After each channel check test, our techs would record the date, the pass-or-fail results, the scope number, doctor's name, the procedure it was used in and their initials in a logbook. The scope would then be cycled through the automated endoscope reprocessor. In the event of a failed test, we were prepared to run the scope through the AER, then send it back to the manufacturer for thorough cleaning and repair. If the failures mounted, we'd present the data at a physicians' meeting and halt the use of simethicone in scopes.

TIMELY TURNARONDS
4 Ways AERs Improve Scope Care

Automatic endoscope reprocessors get instruments back to procedure rooms sooner and safer, according to Jim Collins, BS, RN, CNOR, practice manager for the department of gastroenterology and hepatology at the Cleveland Clinic in Cleveland, Ohio. Here are a few of his reasons why.

1. Oxidative agents. Peracetic acid is a more expensive option than simple aldehydes, but also more effective as a germicidal solution. In general, oxidative chemistries offer a better kill and less exposure time than aldehol-based solutions.

2. Single-cycle disinfectant capabilities. This is a big key in the future of automated endoscope reprocessing, and the direction it's moving toward to ensure infectious material doesn't accumulate in reusable disinfectants.

3. Fast reprocessing times. Automated leak testing, pre-wash cycles (after proper manual cleaning of the scope), alcohol flushes for improved drying and the capability to reprocess 2 scopes at a time in a single basin (depending on the size of the endoscopes) or 2 scopes independently in separate basins can get scopes turned around faster.

4. Advanced recordkeeping. The ability to link each reprocessing cycle to an individual tech and specific endoscope to ensure reprocessing parameters have been met is hugely valuable information in the event of a cross-contamination investigation.

— Daniel Cook

Analyzing the results
We tested every flexible endoscope that saw simethicone for a year, from February 2012 through January 2013. Eleven of our physicians had used the compound in 140 scopes.

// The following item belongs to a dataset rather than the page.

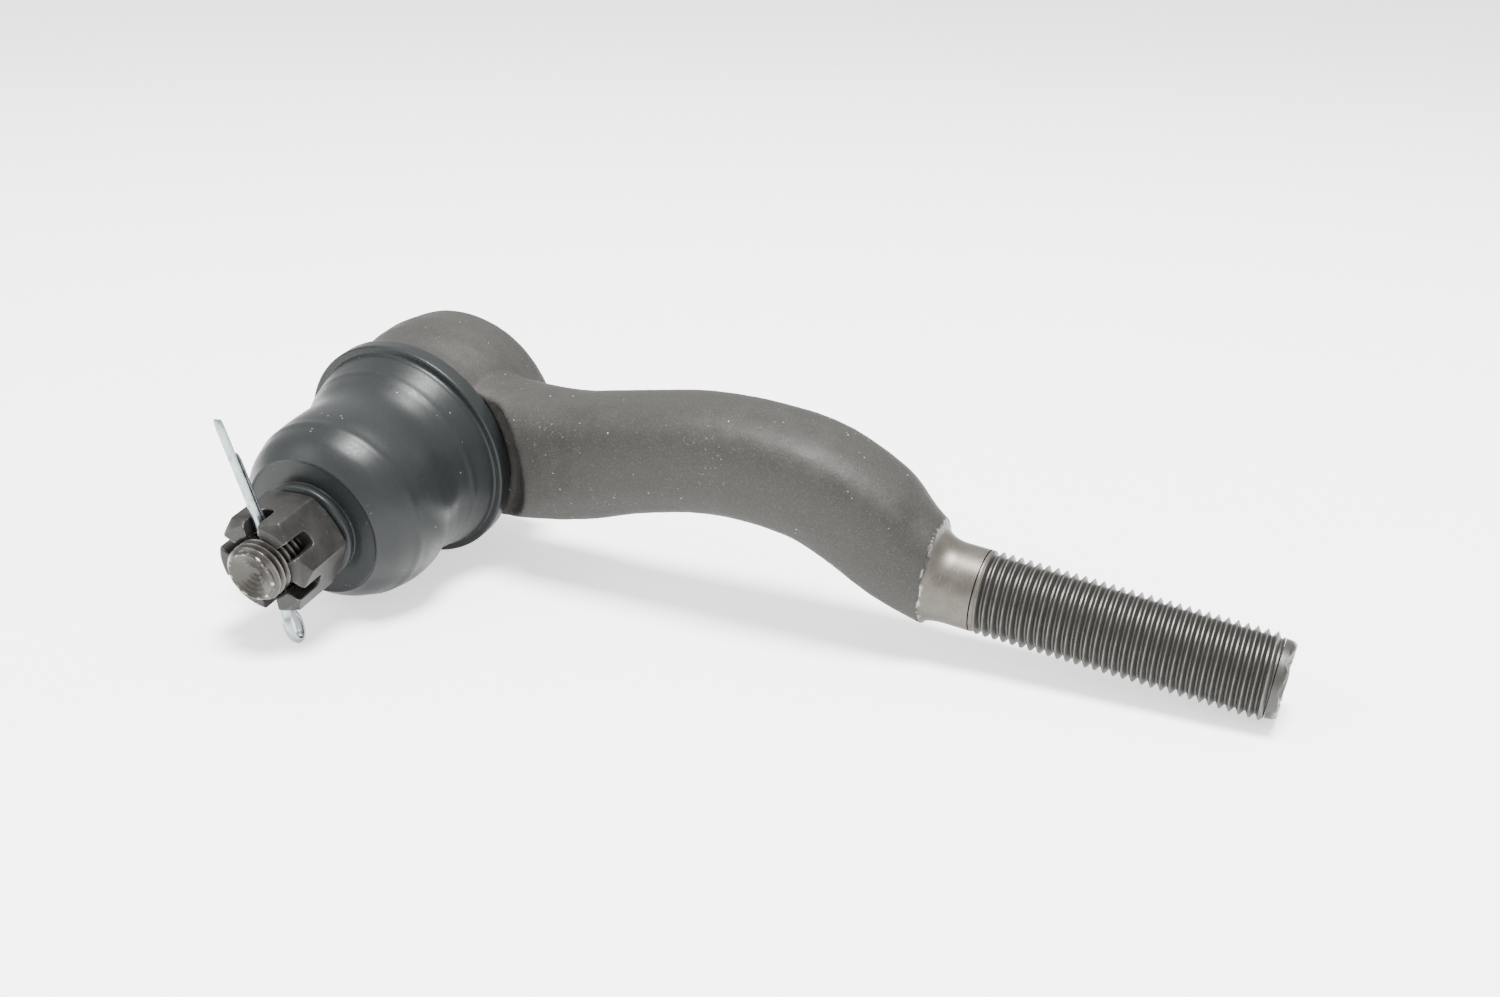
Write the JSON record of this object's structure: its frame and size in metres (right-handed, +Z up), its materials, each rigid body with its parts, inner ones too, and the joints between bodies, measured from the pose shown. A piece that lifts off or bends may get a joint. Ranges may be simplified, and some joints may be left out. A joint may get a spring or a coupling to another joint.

One doc used it in 44 scopes during the study, another in only 1. Out of 140 scopes tested, none failed the channel-check test after the initial cleaning phase.

So it was that much more satisfying when I was able to report to the quality assurance and process improvement committee in February that the data showed overwhelmingly positive results and that no corrective action was necessary. Not to mention that my supreme confidence in our reprocessing staff's abilities was confirmed.